## Your objective
Find the lines holding "starting" and copy them.

## Exercise materials

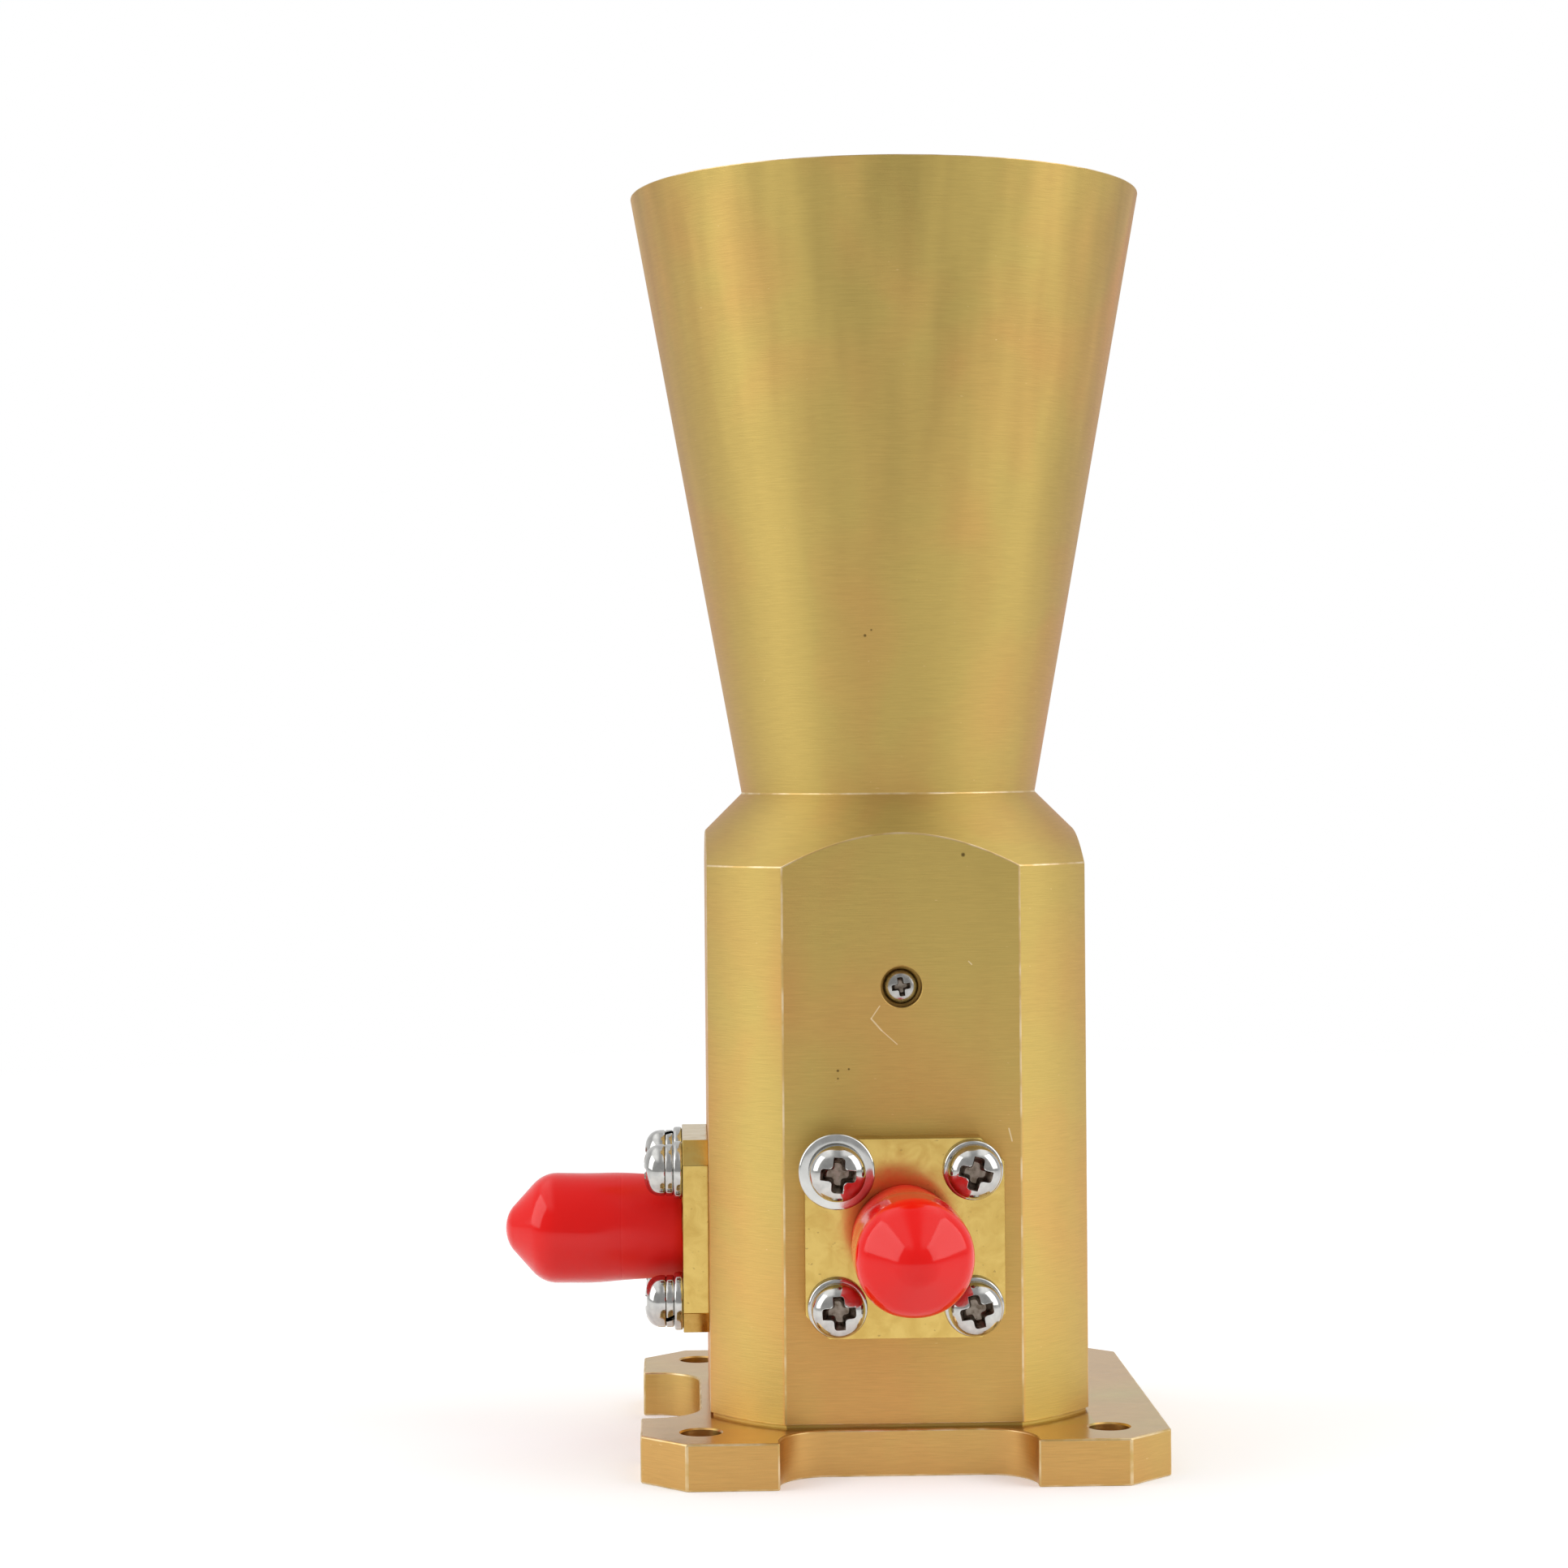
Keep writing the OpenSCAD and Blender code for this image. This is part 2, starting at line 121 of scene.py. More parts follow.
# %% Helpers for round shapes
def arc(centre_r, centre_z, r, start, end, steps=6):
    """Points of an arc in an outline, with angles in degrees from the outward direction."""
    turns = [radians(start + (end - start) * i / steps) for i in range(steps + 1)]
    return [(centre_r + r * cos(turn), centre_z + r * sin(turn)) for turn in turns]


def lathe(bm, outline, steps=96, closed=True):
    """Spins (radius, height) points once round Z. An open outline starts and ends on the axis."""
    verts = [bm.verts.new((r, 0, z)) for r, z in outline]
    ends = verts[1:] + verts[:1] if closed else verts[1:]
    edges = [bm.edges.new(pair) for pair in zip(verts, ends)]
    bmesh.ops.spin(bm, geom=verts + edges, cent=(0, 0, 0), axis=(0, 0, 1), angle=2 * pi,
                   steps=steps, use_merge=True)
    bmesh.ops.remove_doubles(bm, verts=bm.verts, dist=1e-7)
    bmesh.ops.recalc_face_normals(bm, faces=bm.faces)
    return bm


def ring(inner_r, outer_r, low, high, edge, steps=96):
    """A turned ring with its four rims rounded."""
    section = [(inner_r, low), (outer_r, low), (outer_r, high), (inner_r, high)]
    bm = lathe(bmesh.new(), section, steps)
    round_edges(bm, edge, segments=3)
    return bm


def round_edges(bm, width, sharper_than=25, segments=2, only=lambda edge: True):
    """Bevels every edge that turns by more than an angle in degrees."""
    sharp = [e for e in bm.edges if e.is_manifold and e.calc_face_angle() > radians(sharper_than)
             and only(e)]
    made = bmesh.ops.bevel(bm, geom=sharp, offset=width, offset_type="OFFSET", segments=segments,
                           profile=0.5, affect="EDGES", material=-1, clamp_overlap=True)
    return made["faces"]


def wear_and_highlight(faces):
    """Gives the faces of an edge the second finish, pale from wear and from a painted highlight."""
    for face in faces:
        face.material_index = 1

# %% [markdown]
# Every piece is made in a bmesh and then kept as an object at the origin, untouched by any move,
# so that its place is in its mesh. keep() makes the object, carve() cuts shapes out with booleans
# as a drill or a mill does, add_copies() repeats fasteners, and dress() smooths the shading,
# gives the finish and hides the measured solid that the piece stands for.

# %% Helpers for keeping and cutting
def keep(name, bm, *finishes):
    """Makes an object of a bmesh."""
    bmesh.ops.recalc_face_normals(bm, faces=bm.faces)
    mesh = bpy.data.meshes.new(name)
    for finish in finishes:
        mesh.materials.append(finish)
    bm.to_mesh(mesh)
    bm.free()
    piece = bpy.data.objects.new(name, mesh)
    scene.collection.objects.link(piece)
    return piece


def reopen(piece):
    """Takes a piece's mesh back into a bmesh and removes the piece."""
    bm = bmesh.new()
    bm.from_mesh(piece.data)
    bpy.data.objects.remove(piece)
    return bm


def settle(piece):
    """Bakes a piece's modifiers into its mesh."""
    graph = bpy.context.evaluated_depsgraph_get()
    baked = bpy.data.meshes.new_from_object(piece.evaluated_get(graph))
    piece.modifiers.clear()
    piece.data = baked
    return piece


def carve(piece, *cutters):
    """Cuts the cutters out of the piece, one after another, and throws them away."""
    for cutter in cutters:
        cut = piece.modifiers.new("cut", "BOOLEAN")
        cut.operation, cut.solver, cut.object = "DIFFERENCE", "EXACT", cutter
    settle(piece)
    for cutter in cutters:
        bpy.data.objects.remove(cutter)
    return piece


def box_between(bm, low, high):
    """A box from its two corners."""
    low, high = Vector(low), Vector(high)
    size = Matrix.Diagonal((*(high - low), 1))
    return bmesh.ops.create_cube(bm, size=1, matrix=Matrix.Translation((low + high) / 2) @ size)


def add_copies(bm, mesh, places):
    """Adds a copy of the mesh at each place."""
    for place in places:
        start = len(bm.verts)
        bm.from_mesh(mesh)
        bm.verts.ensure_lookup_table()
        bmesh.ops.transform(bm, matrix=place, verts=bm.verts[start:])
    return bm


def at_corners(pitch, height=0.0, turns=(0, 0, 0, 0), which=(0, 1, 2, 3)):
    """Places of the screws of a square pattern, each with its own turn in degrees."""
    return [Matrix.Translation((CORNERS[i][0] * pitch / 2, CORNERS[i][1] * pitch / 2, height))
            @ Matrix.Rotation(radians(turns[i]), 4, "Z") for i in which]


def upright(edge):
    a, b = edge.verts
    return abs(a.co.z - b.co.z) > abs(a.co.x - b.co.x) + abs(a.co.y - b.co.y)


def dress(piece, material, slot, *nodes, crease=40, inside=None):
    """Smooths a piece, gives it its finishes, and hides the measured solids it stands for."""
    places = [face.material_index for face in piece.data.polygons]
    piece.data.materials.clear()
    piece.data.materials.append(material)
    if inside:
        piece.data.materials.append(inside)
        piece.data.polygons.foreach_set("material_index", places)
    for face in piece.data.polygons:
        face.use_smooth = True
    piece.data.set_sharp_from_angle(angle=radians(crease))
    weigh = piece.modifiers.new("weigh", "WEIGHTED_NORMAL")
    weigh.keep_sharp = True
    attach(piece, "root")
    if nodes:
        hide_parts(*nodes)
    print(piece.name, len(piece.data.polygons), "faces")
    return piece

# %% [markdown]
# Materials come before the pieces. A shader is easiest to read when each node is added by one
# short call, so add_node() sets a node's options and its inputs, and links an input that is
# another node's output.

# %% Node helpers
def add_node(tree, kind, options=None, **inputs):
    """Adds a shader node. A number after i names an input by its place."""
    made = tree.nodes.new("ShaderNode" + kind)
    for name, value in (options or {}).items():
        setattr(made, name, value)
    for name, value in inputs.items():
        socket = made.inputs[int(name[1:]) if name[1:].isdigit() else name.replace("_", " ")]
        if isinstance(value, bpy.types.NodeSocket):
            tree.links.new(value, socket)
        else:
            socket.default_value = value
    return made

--

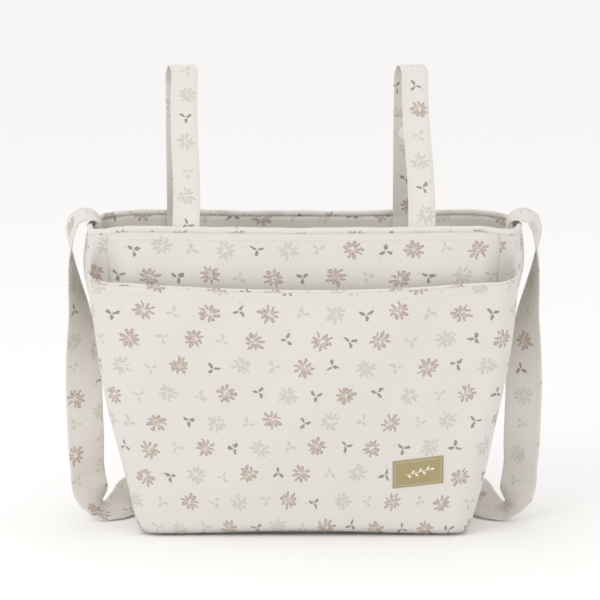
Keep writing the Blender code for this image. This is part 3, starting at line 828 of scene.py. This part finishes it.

## Response
Keep writing the OpenSCAD and Blender code for this image. This is part 2, starting at line 121 of scene.py. More parts follow.
Keep writing the Blender code for this image. This is part 3, starting at line 828 of scene.py. This part finishes it.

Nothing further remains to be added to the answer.